▶ Available data:
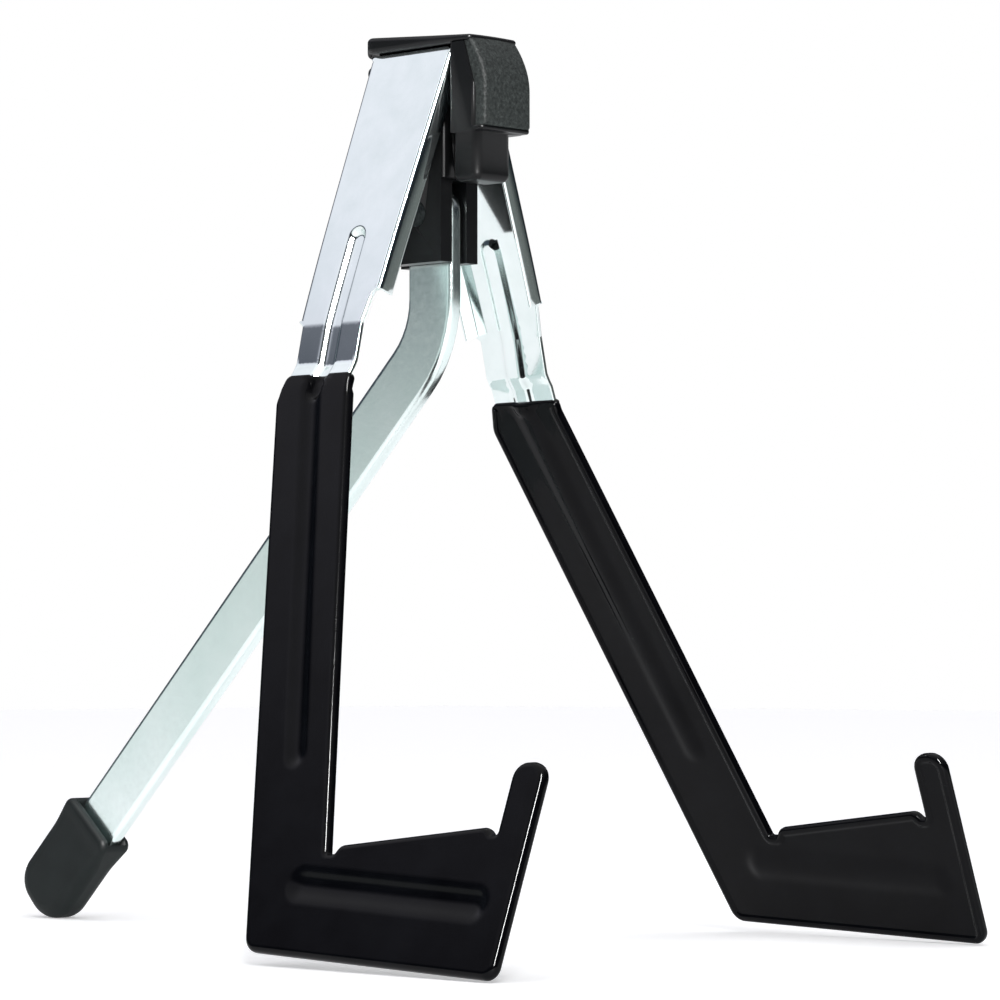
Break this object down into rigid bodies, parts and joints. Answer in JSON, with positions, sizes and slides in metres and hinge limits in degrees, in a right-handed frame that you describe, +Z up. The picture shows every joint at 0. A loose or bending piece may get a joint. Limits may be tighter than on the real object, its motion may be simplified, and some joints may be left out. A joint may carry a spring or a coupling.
{
  "type": "folding guitar stand",
  "caption": "Folding pocket guitar stand with hooked cradle legs dipped in vinyl, a bent rear leg with a rubber boot, and a padded plastic head.",
  "frame": {"origin": "on the floor in the mirror plane, midway between the front of the arms and the rear boot", "axes": "+Z up, -Y to the front where the instrument sits, +X across to the stand's left-hand side seen from the front"},
  "size_m": [0.2442, 0.366, 0.314],
  "materials": {
    "leg_chrome": "bright chrome plate",
    "leg_vinyl": "glossy dipped vinyl",
    "head_plastic": "satin moulded plastic",
    "pad_rubber": "fine grained rubber",
    "boot_rubber": "matte moulded rubber",
    "bright_steel": "bright plated steel",
    "pin_steel": "bright steel rivet",
    "washer_nylon": "natural nylon"
  },
  "bodies": {
    "head": {"head_body": "head_plastic", "head_cap": "head_plastic", "rubber_pad": "pad_rubber", "left_hinge_pin": "pin_steel", "right_hinge_pin": "pin_steel", "rear_leg_pivot": "pin_steel", "left_friction_washer": "washer_nylon", "right_friction_washer": "washer_nylon"},
    "left_leg": {"left_leg_plate": "leg_chrome", "left_leg_coating": "leg_vinyl"},
    "right_leg": {"right_leg_plate": "leg_chrome", "right_leg_coating": "leg_vinyl"},
    "rear_leg": {"rear_leg_strap": "bright_steel", "rear_boot": "boot_rubber"}
  },
  "joints": [
    {"name": "left_leg_hinge", "type": "hinge", "parent": "head", "child": "left_leg", "pos_m": [-0.0071, -0.03179, 0.303], "axis": [0, -1, 0], "range_deg": [0, 19]},
    {"name": "right_leg_hinge", "type": "hinge", "parent": "head", "child": "right_leg", "pos_m": [0.0071, -0.03179, 0.303], "axis": [0, 1, 0], "range_deg": [0, 19]},
    {"name": "rear_leg_hinge", "type": "hinge", "parent": "head", "child": "rear_leg", "pos_m": [0, -0.03504, 0.252], "axis": [-1, 0, 0], "range_deg": [0, 64]}
  ]
}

▶ Work instructions: Copy all lines from the material that include "with".

▶ Solution:
Break this object down into rigid bodies, parts and joints. Answer in JSON, with positions, sizes and slides in metres and hinge limits in degrees, in a right-handed frame that you describe, +Z up. The picture shows every joint at 0. A loose or bending piece may get a joint. Limits may be tighter than on the real object, its motion may be simplified, and some joints may be left out. A joint may carry a spring or a coupling.
  "caption": "Folding pocket guitar stand with hooked cradle legs dipped in vinyl, a bent rear leg with a rubber boot, and a padded plastic head.",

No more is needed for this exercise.